===== Information shown

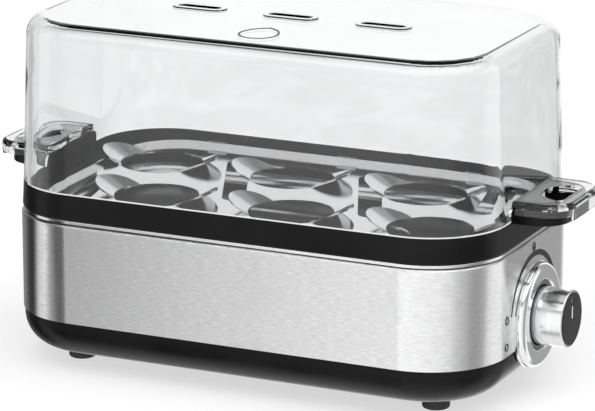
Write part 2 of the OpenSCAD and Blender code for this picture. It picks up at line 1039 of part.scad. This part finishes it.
module egg_tray() {
    vent = 9;
    color([0.8, 0.8, 0.82]) {
        difference() {
            union() {
                slab(tray_l, tray_w, tray_r, z_tray, z_tray + sheet_t);
                wall_ring(tray_l, tray_w, tray_r, sheet_t, z_tray, lip_top);
            }
            for (p = seat_places())
                translate([p[0], p[1], z_tray - 1])
                    cylinder(h = 3, r = seat_r);
            // slanted steam openings between the seats
            for (i = [-1 : 2 : 1])
                tray_vent([i * seat_pitch / 2 - row_shift, 33], [i * seat_pitch / 2 + row_shift, -13],
                    vent);
            for (turn = [0, 180])
                rotate([0, 0, turn])
                    tray_vent([-76, -8], [-71, -36], vent - 1);
        }
        for (p = seat_places())
            translate([p[0], p[1], 0])
                for (turn = [0, 180])
                    rotate([0, 0, turn])
                        petal();
    }
}

// A slot with round ends between two points of the tray
module tray_vent(a, b, w) {
    d = b - a;
    translate([(a[0] + b[0]) / 2, (a[1] + b[1]) / 2, z_tray - 1])
        rotate([0, 0, atan2(d[1], d[0])])
            linear_extrude(3)
                slot(norm(d) + w, w);
}

// Clips that hold the tray down on the carrier's shelf
module tray_clips() {
    color(steel)
        for (x = [-56, 0, 56], y = [-1, 1])
            translate([x, y * (tray_w / 2), 0])
                mirror([0, y < 0 ? 1 : 0, 0]) {
                    translate([-4, 0, z_tray])
                        cube([8, body_w / 2 - rim_inset - carrier_wall - tray_w / 2, 0.8]);
                    translate([-4, 0, z_tray])
                        cube([8, 0.6, lip_h + 0.3]);
                    translate([-4, -1.6, lip_top])
                        cube([8, 2.2, 0.6]);
                }
}

// ---------- Lid ----------

handle_top = z_rim + 7.6;
handle_under = ear_top;
lid_gap = 0.15;
lid_lean = 2;

// One handle: a plate with a skirt, a deeper grip at its outer edge and a finger opening
module lid_handle() {
    skirt_z = handle_under - 2.1;
    grip_z = z_rim + 1;
    t = 1.8;
    r = 10.5;
    grip_w = 27;
    x_root = body_l / 2 - rim_inset - 1;
    difference() {
        union() {
            tub_down(2 * handle_reach, handle_w, r, handle_top, handle_top - skirt_z, 1.8);
            intersection() {
                slab(2 * handle_reach, handle_w, r, grip_z, skirt_z + 0.5);
                translate([0, 0, grip_z + 10])
                    cube([4 * handle_reach, grip_w, 20], center = true);
            }
        }
        slab(2 * handle_reach - 2 * t, handle_w - 2 * t, r - t, grip_z - 2, handle_under);
        translate([x_root - 300, -50, grip_z - 5])
            cube([300, 100, 30]);
        // skirts stop short of the carrier's raised wall
        translate([x_root - 10, -50, grip_z - 5])
            cube([12, 100, handle_under - grip_z + 5]);
        translate([0, 0, handle_under - 2])
            linear_extrude(8)
                finger_opening(101.4, 112.8, 11.8, 2.4);
    }
}

module lid() {
    top_l = body_l - 2 * rim_inset - 2 * lid_lean;
    top_w = body_w - 2 * rim_inset - 2 * lid_lean;
    top_r = body_r - rim_inset - lid_lean;
    notch_w = end_wall_w + 1.2;
    vent_pitch = 37.7;
    vent_y = -1.5;
    color([0.85, 0.88, 0.9, 0.35]) {
        difference() {
            tub_down(top_l, top_w, top_r, z_lid_top, lid_h - lid_gap, lid_round, -lid_lean);
            tub_down(top_l - 2 * lid_wall, top_w - 2 * lid_wall, top_r - lid_wall,
                z_lid_top - lid_wall, lid_h, lid_round - lid_wall, -lid_lean);
            // notch in each end wall, over the carrier's raised wall
            for (x = [-1, 1])
                translate([x * (body_l / 2 - 5), 0, handle_under])
                    rotate([90, 0, 90])
                        linear_extrude(16, center = true)
                            translate([0, -10])
                                outline(notch_w, 20, 3);
            for (i = [-1 : 1])
                translate([i * vent_pitch, vent_y, z_lid_top - lid_wall - 1])
                    linear_extrude(8)
                        slot(vent_l, vent_w);
        }
        // raised rim round each vent
        for (i = [-1 : 1])
            translate([i * vent_pitch, vent_y, z_lid_top - 0.4])
                linear_extrude(1)
                    difference() {
                        slot(vent_l + 4, vent_w + 4);
                        slot(vent_l, vent_w);
                    }
        for (turn = [0, 180])
            rotate([0, 0, turn])
                lid_handle();
    }
}

module lid_mark() {
    color([0.25, 0.25, 0.25])
        translate([1.5, -33, z_lid_top])
            linear_extrude(mark_t)
                difference() {
                    egg_outline(15);
                    egg_outline(13.6);
                }
}

base_shell();
foot_pads();
base_screws();
chassis();
steel_jacket();
heating_bowl();
bowl_seal();
bowl_nuts();
heater_plate();
heating_element();
element_terminals();
thermostat();
thermal_fuse();
heat_shield();
shield_screws();
control_board();
board_screws();
triac_heatsink();
capacitor();
buzzer();
terminal_block();
mains_wires();
heater_wires();
cord_gland();
dial_housing();
dial_bezel();
light_ring();
dial_scale();
rotary_control();
control_nut();
control_shaft();
knob_hub();
knob_sleeve();
knob_cap();
knob_pointer();
knob_marker();
carrier_frame();
egg_tray();
tray_clips();
lid();
lid_mark();
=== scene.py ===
"""Egg cooker: materials, floor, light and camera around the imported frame."""
import json
import math

import bmesh
import bpy
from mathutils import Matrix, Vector

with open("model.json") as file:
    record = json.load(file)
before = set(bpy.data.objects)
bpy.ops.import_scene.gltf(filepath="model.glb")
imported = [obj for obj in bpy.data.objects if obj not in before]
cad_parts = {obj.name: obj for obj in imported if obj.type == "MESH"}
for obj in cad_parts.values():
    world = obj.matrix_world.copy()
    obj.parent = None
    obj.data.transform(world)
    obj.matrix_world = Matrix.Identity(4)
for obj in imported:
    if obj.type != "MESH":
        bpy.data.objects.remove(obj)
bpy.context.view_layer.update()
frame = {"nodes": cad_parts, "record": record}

nodes = frame["nodes"]


def math_node(tree, op, a, b=None):
    """A Math node; a and b are numbers or sockets."""
    n = tree.nodes.new("ShaderNodeMath")
    n.operation = op
    for i, v in enumerate((a, b)):
        if isinstance(v, (int, float)):
            n.inputs[i].default_value = v
        elif v is not None:
            tree.links.new(v, n.inputs[i])
    return n.outputs[0]


# ---------------------------------------------------------------- materials
class Mat:
    """A node material with one Principled shader and short helpers."""

    def __init__(self, name):
        self.material = bpy.data.materials.new(name)
        self.material.use_nodes = True
        self.tree = self.material.node_tree
        self.tree.nodes.clear()
        self.output = self.new("ShaderNodeOutputMaterial")
        self.shader = self.new("ShaderNodeBsdfPrincipled")
        self.link(self.shader.outputs[0], self.output.inputs[0])
        self._pos = None

    def new(self, kind, **props):
        n = self.tree.nodes.new(kind)
        for k, v in props.items():
            setattr(n, k, v)
        return n

    def link(self, a, b):
        self.tree.links.new(a, b)

    def set(self, **values):
        for k, v in values.items():
            s = self.shader.inputs[k.replace("_", " ")]
            s.default_value = (*v, 1.0) if isinstance(v, tuple) and len(v) == 3 else v
        return self

    def pos(self):
        if self._pos is None:
            self._pos = self.new("ShaderNodeTexCoord").outputs["Object"]
        return self._pos

    def scaled(self, x, y, z):
        n = self.new("ShaderNodeMapping")
        self.link(self.pos(), n.inputs["Vector"])
        n.inputs["Scale"].default_value = (x, y, z)
        return n.outputs[0]

    def noise(self, scale, detail=3.0, rough=0.55, vector=None, distortion=0.0):
        n = self.new("ShaderNodeTexNoise")
        self.link(vector or self.pos(), n.inputs["Vector"])
        n.inputs["Scale"].default_value = scale
        n.inputs["Detail"].default_value = detail
        n.inputs["Roughness"].default_value = rough
        n.inputs["Distortion"].default_value = distortion
        return n.outputs["Fac"]

    def ramp(self, value, low, high, a, b):
        """Value from low to high becomes a to b."""
        n = self.new("ShaderNodeMapRange")
        self.link(value, n.inputs["Value"])
        n.inputs["From Min"].default_value = low
        n.inputs["From Max"].default_value = high
        n.inputs["To Min"].default_value = a
        n.inputs["To Max"].default_value = b
        return n.outputs[0]

    def math(self, op, a, b):
        return math_node(self.tree, op, a, b)

    def mix(self, fac, a, b):
        """Blend of two colours, each a tuple or a socket, by a factor socket."""
        n = self.new("ShaderNodeMix", data_type="RGBA")
        self.link(fac, n.inputs["Factor"])
        for i, v in ((6, a), (7, b)):
            if isinstance(v, tuple):
                n.inputs[i].default_value = (*v, 1.0)
            else:
                self.link(v, n.inputs[i])
        return n.outputs[2]

    def bump(self, height, strength, distance, normal=None):
        n = self.new("ShaderNodeBump")
        n.inputs["Strength"].default_value = strength
        n.inputs["Distance"].default_value = distance
        self.link(height, n.inputs["Height"])
        if normal:
            self.link(normal, n.inputs["Normal"])
        return n.outputs[0]

    def edge_wear(self):
        """0 on open surfaces and towards 1 on sharp outer edges, from the mesh's own shape."""
        n = self.new("ShaderNodeNewGeometry")
        return self.ramp(n.outputs["Pointiness"], 0.505, 0.56, 0.0, 1.0)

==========

**Prompt**
Write out, exactly as they stand, the lines from the one containing "base_shell();" through the one containing "imported = [obj", both ends included.

**Solution**
base_shell();
foot_pads();
base_screws();
chassis();
steel_jacket();
heating_bowl();
bowl_seal();
bowl_nuts();
heater_plate();
heating_element();
element_terminals();
thermostat();
thermal_fuse();
heat_shield();
shield_screws();
control_board();
board_screws();
triac_heatsink();
capacitor();
buzzer();
terminal_block();
mains_wires();
heater_wires();
cord_gland();
dial_housing();
dial_bezel();
light_ring();
dial_scale();
rotary_control();
control_nut();
control_shaft();
knob_hub();
knob_sleeve();
knob_cap();
knob_pointer();
knob_marker();
carrier_frame();
egg_tray();
tray_clips();
lid();
lid_mark();
=== scene.py ===
"""Egg cooker: materials, floor, light and camera around the imported frame."""
import json
import math

import bmesh
import bpy
from mathutils import Matrix, Vector

with open("model.json") as file:
    record = json.load(file)
before = set(bpy.data.objects)
bpy.ops.import_scene.gltf(filepath="model.glb")
imported = [obj for obj in bpy.data.objects if obj not in before]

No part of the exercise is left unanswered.